> EXERCISE BRIEF: Render the following material again verbatim, leaving nothing out.

* Begin *

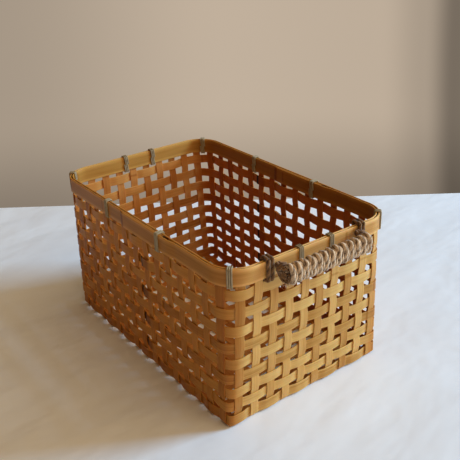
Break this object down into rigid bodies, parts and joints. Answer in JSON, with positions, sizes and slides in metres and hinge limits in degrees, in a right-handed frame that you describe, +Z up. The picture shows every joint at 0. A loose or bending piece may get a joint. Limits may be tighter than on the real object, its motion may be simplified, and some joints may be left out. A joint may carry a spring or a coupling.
{
  "type": "woven storage basket",
  "caption": "Rectangular open basket in plain-woven flat bamboo strips, with a double-hoop rim tied by lashings and a knotted jute rope handle that swings on one short side.",
  "frame": {"origin": "middle of the object's bounding box, on the plane it stands on", "axes": "+X along the long walls towards the handle, +Y along the short walls, +Z up"},
  "size_m": [0.388, 0.2332, 0.1943],
  "materials": {
    "upright_bamboo": "satin",
    "ring_bamboo": "satin",
    "rim_bamboo": "satin",
    "tie_fibre": "matte",
    "jute_rope": "matte"
  },
  "bodies": {
    "basket": {"cross_strip_01": "upright_bamboo", "cross_strip_02": "upright_bamboo", "cross_strip_03": "upright_bamboo", "cross_strip_04": "upright_bamboo", "cross_strip_05": "upright_bamboo", "cross_strip_06": "upright_bamboo", "cross_strip_07": "upright_bamboo", "cross_strip_08": "upright_bamboo", "cross_strip_09": "upright_bamboo", "cross_strip_10": "upright_bamboo", "cross_strip_11": "upright_bamboo", "cross_strip_12": "upright_bamboo", "cross_strip_13": "upright_bamboo", "cross_strip_14": "upright_bamboo", "cross_strip_15": "upright_bamboo", "long_strip_01": "upright_bamboo", "long_strip_02": "upright_bamboo", "long_strip_03": "upright_bamboo", "long_strip_04": "upright_bamboo", "long_strip_05": "upright_bamboo", "long_strip_06": "upright_bamboo", "long_strip_07": "upright_bamboo", "long_strip_08": "upright_bamboo", "long_strip_09": "upright_bamboo", "long_strip_10": "upright_bamboo", "ring_strip_1": "ring_bamboo", "ring_strip_2": "ring_bamboo", "ring_strip_3": "ring_bamboo", "ring_strip_4": "ring_bamboo", "ring_strip_5": "ring_bamboo", "ring_strip_6": "ring_bamboo", "ring_strip_7": "ring_bamboo", "ring_strip_8": "ring_bamboo", "ring_strip_9": "ring_bamboo", "rim_hoop_outer": "rim_bamboo", "rim_hoop_inner": "rim_bamboo", "rim_tie_01": "tie_fibre", "rim_tie_02": "tie_fibre", "rim_tie_03": "tie_fibre", "rim_tie_04": "tie_fibre", "rim_tie_05": "tie_fibre", "rim_tie_06": "tie_fibre", "rim_tie_07": "tie_fibre", "rim_tie_08": "tie_fibre", "rim_tie_09": "tie_fibre", "rim_tie_10": "tie_fibre", "rim_tie_11": "tie_fibre", "rim_tie_12": "tie_fibre", "handle_loop_left": "jute_rope", "handle_loop_right": "jute_rope"},
    "handle": {"handle_bar": "jute_rope", "handle_knot_left": "jute_rope", "handle_knot_right": "jute_rope"}
  },
  "joints": [
    {"name": "handle_swing", "type": "hinge", "parent": "basket", "child": "handle", "pos_m": [0.17034, 0.00103, 0.18596], "axis": [0, -1, 0], "range_deg": [-20, 90]}
  ]
}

* End *

> SOLUTION FOR THIS PROBLEM:
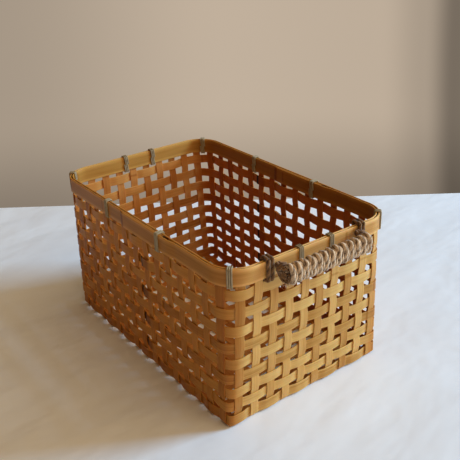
Break this object down into rigid bodies, parts and joints. Answer in JSON, with positions, sizes and slides in metres and hinge limits in degrees, in a right-handed frame that you describe, +Z up. The picture shows every joint at 0. A loose or bending piece may get a joint. Limits may be tighter than on the real object, its motion may be simplified, and some joints may be left out. A joint may carry a spring or a coupling.
{
  "type": "woven storage basket",
  "caption": "Rectangular open basket in plain-woven flat bamboo strips, with a double-hoop rim tied by lashings and a knotted jute rope handle that swings on one short side.",
  "frame": {"origin": "middle of the object's bounding box, on the plane it stands on", "axes": "+X along the long walls towards the handle, +Y along the short walls, +Z up"},
  "size_m": [0.388, 0.2332, 0.1943],
  "materials": {
    "upright_bamboo": "satin",
    "ring_bamboo": "satin",
    "rim_bamboo": "satin",
    "tie_fibre": "matte",
    "jute_rope": "matte"
  },
  "bodies": {
    "basket": {"cross_strip_01": "upright_bamboo", "cross_strip_02": "upright_bamboo", "cross_strip_03": "upright_bamboo", "cross_strip_04": "upright_bamboo", "cross_strip_05": "upright_bamboo", "cross_strip_06": "upright_bamboo", "cross_strip_07": "upright_bamboo", "cross_strip_08": "upright_bamboo", "cross_strip_09": "upright_bamboo", "cross_strip_10": "upright_bamboo", "cross_strip_11": "upright_bamboo", "cross_strip_12": "upright_bamboo", "cross_strip_13": "upright_bamboo", "cross_strip_14": "upright_bamboo", "cross_strip_15": "upright_bamboo", "long_strip_01": "upright_bamboo", "long_strip_02": "upright_bamboo", "long_strip_03": "upright_bamboo", "long_strip_04": "upright_bamboo", "long_strip_05": "upright_bamboo", "long_strip_06": "upright_bamboo", "long_strip_07": "upright_bamboo", "long_strip_08": "upright_bamboo", "long_strip_09": "upright_bamboo", "long_strip_10": "upright_bamboo", "ring_strip_1": "ring_bamboo", "ring_strip_2": "ring_bamboo", "ring_strip_3": "ring_bamboo", "ring_strip_4": "ring_bamboo", "ring_strip_5": "ring_bamboo", "ring_strip_6": "ring_bamboo", "ring_strip_7": "ring_bamboo", "ring_strip_8": "ring_bamboo", "ring_strip_9": "ring_bamboo", "rim_hoop_outer": "rim_bamboo", "rim_hoop_inner": "rim_bamboo", "rim_tie_01": "tie_fibre", "rim_tie_02": "tie_fibre", "rim_tie_03": "tie_fibre", "rim_tie_04": "tie_fibre", "rim_tie_05": "tie_fibre", "rim_tie_06": "tie_fibre", "rim_tie_07": "tie_fibre", "rim_tie_08": "tie_fibre", "rim_tie_09": "tie_fibre", "rim_tie_10": "tie_fibre", "rim_tie_11": "tie_fibre", "rim_tie_12": "tie_fibre", "handle_loop_left": "jute_rope", "handle_loop_right": "jute_rope"},
    "handle": {"handle_bar": "jute_rope", "handle_knot_left": "jute_rope", "handle_knot_right": "jute_rope"}
  },
  "joints": [
    {"name": "handle_swing", "type": "hinge", "parent": "basket", "child": "handle", "pos_m": [0.17034, 0.00103, 0.18596], "axis": [0, -1, 0], "range_deg": [-20, 90]}
  ]
}